Education Technology


NASA - Spacewalk Training

Activity Overview

In this activity, students will plot data, looks at patterns, and draw conclusions given a real-world context of astronauts training in the Neutral Buoyancy Laboratory (NBL) in Houston, TX.

Objectives

Students will:

  • explain what is meant by the direction, form and strength of the overall pattern of a scatter plot
  • define the correlation coefficient, r, and describe what it measures
  • write a regression equation and interpret the meaning of the slope and y-intercept in context of the problem
  • explain what is meant by extrapolation and interpret a situation where extrapolation occurs
  • make predictions based on the correct mathematical model
  • plot residuals and interpret their graphical form.

About the Lesson

The Neutral Buoyancy Laboratory (NBL) is a 202 ft (62 m) long, 102 ft (31 m) wide and 40 ft (12 m) deep pool located inside the NASA Sonny Carter Training Facility in Houston, Texas. The NBL allows astronauts to train for spacewalks in an environment resembling microgravity (weightlessness).

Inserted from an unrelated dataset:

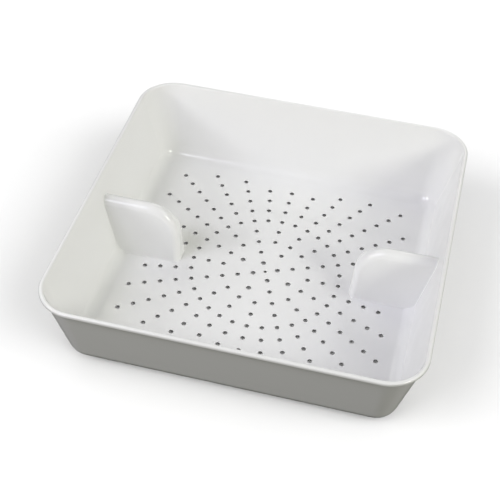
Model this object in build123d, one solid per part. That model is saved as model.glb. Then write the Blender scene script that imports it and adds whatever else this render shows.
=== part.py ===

Due to the size of the NBL, two different training activities can be performed at either end of the pool simultaneously. The NBL is large enough to hold full-sized mockups of the space shuttle cargo bay, flight payloads (like the Hubble telescope) and the International Space Station (ISS). Astronauts wear pressurized Extra-vehicular Mobility Unit (EMU) suits, which weigh approximately 280 lbs (127 kg) while training in the NBL. They are assisted by at least four professional scuba divers wearing regulation scuba gear. For every hour the astronaut plans to spend on a spacewalk, the team will spend seven hours training in the water. On a training day at the NBL, astronauts normally spend up to six consecutive hours in the pool. The scuba divers, however, are limited to five hours of dive time per day and this time is broken into at least two different dives.